Tilden (above) outpolled Hayes (below), but Hayes became our esteemed 19th President, doing very little while in office.

 This is also why larger states that are very close in the polls are so important (for instance, the winner of the highly contested, and very close, Ohio vote will pick up 18 Electors, or about 6.7% of the total electors needed to win - even if he only wins the state by one vote)

Why the Electoral College?

The Electoral College was created for two main reasons:  First to ensure that knowledgeable men would wisely choose the President, and second to ensure that the smaller states would not have more proportionate power than the states with large populations  (a minimum of three Electors gives a disproportionate number of Elector votes to, for example, Wyoming over Texas).

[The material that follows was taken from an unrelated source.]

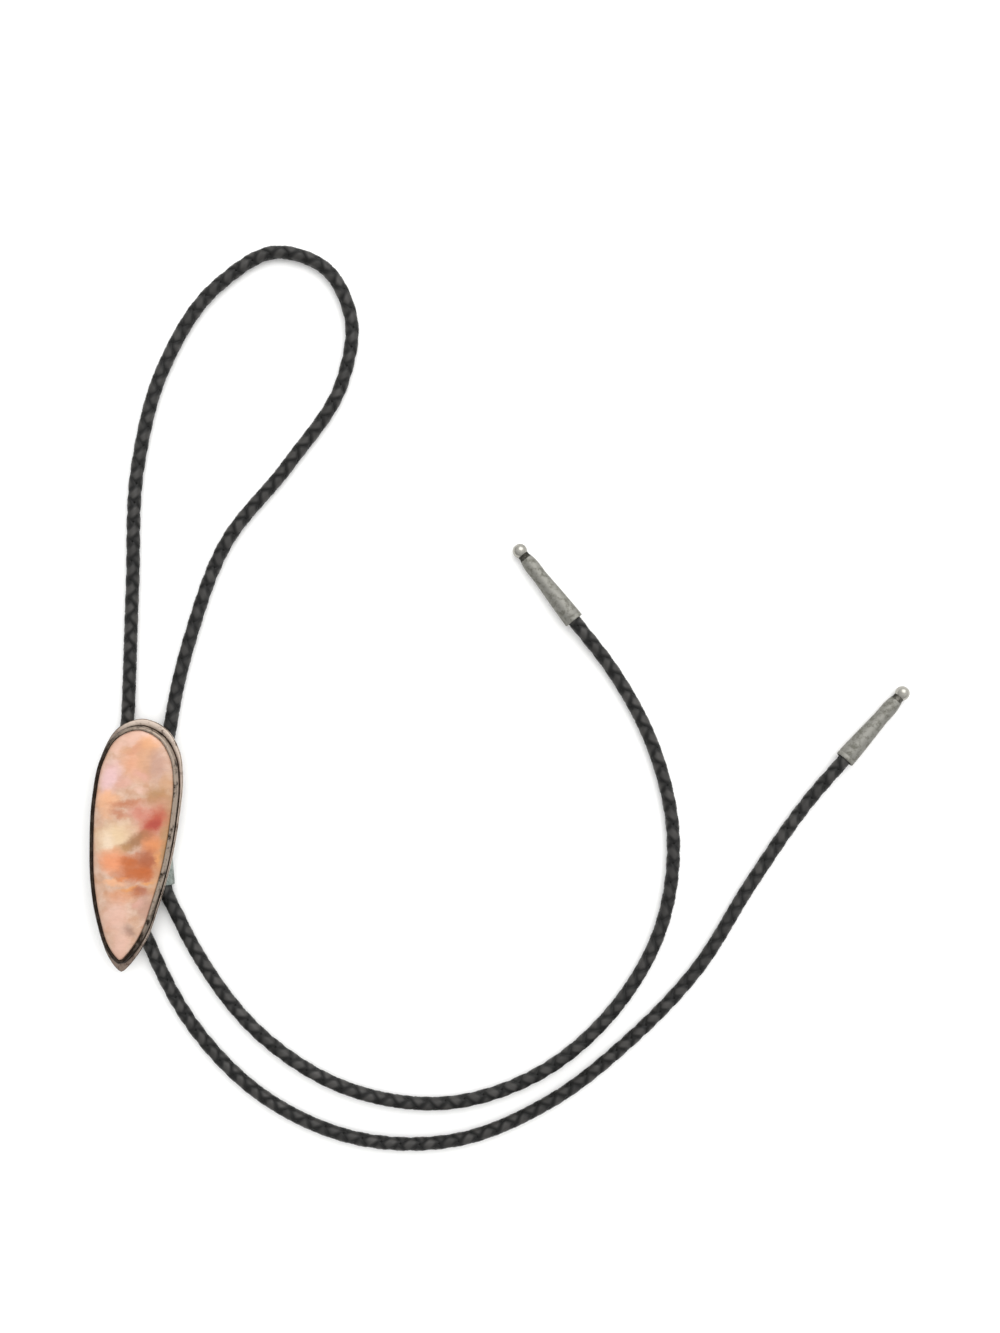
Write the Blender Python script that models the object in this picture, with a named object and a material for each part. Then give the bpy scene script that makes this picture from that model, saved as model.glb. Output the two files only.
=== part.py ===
"""Bolo tie lying on a flat surface, in metres, +Z up.

A long pointed shell cabochon sits in a bezel setting. A clip behind the setting
holds two runs of one braided cord, whose ends are seated in tapered metal tips.

+X is to the right of the slide, +Y points to its round end and +Z out of the
stone. The origin is the middle of the slide's underside, on the surface.
"""

import math
from typing import NamedTuple

import bmesh
import bpy
import numpy as np
from mathutils import Matrix, Vector

# Stone
STONE_WIDTH = 0.0234
STONE_LENGTH = 0.0669
STONE_GIRDLE_HEIGHT = 0.0020
STONE_DOME_HEIGHT = 0.0027
# Where its middle is on the backplate, which is cut by hand
STONE_PLACE = (-0.0004, 0.0003)

# Setting
BACKPLATE_THICKNESS = 0.0008
BACKPLATE_SIDE_MARGIN = 0.0006
BACKPLATE_END_MARGIN = 0.0023
BEZEL_WALL = 0.0008
BEZEL_RISE_PAST_GIRDLE = 0.0007
BEZEL_LEAN = 0.00035
PIECE_GAP = 0.0003

# Cord
CORD_DIAMETER = 0.004
CORD_CLEARANCE = 0.0003
CORD_LIFT_OFF_SURFACE = 0.00005

# Clip, turned a little to follow the cords
CLIP_LENGTH = 0.022
CLIP_WALL = 0.0005
CHANNEL_SPACING = 0.0105
CLIP_X = 0.0014
CLIP_Y = -0.0014
CLIP_TURN = math.radians(5.0)

# Tips
TIP_LENGTH = 0.0281
TIP_MOUTH_WALL = 0.0006
TIP_RIM_LENGTH = 0.0011
TIP_SOCKET_DEPTH = 0.007
TIP_LIP_ROUNDING = 0.0002
TIP_NECK_RADIUS = 0.0016
TIP_NECK_LENGTH = 0.0008
TIP_BALL_RADIUS = 0.00215
TIP_INNER_MOUTH = (0.1276, 0.0656)
TIP_INNER_HEADING = math.radians(127.9)
TIP_OUTER_MOUTH = (0.2069, 0.0248)
TIP_OUTER_HEADING = math.radians(48.5)

# How finely round shapes are divided
OUTLINE_POINTS = 64
DOME_RINGS = 6
CHANNEL_SIDES = 24
TIP_SIDES = 20
BALL_STEPS = 8
CURVE_STEPS = 24
MERGE_DISTANCE = 0.000001
SHARP_EDGE = math.radians(35.0)


class OutlinePoint(NamedTuple):
    """A point of the stone's outline, as shares of its width and length from its middle."""

    across: float
    along: float


# Clockwise seen from above, from the pointed end up the left side
STONE_OUTLINE = (
    OutlinePoint(-0.166, -0.500),
    OutlinePoint(-0.285, -0.454),
    OutlinePoint(-0.411, -0.328),
    OutlinePoint(-0.487, -0.168),
    OutlinePoint(-0.500, 0.007),
    OutlinePoint(-0.467, 0.210),
    OutlinePoint(-0.360, 0.376),
    OutlinePoint(-0.199, 0.465),
    OutlinePoint(0.065, 0.500),
    OutlinePoint(0.306, 0.464),
    OutlinePoint(0.469, 0.368),
    OutlinePoint(0.500, 0.268),
    OutlinePoint(0.463, 0.115),
    OutlinePoint(0.370, -0.074),
    OutlinePoint(0.237, -0.243),
    OutlinePoint(0.093, -0.383),
    OutlinePoint(-0.058, -0.464),
)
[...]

Arguments Against the Electoral College

Those who object to the Electoral College system and favor a direct popular election of the president generally do so on four grounds:

  • the possibility of electing a minority president - a voting minority, not a racial minority! (my edit)
  • the risk of so-called "faithless" Electors,
  • the possible role of the Electoral College in depressing voter turnout, and
  • its failure to accurately reflect the national popular will.
Arguments for the Electoral College

Proponents of the Electoral College system normally defend it on the philosophical grounds that it:

  • contributes to the cohesiveness of the country by requiring a distribution of popular support to be elected president
  • enhances the status of minority interests,
  • contributes to the political stability of the nation by encouraging a two-party system, and
  • maintains a federal system of government and representation

Thanks for reading.  Now go vote, if you haven't already.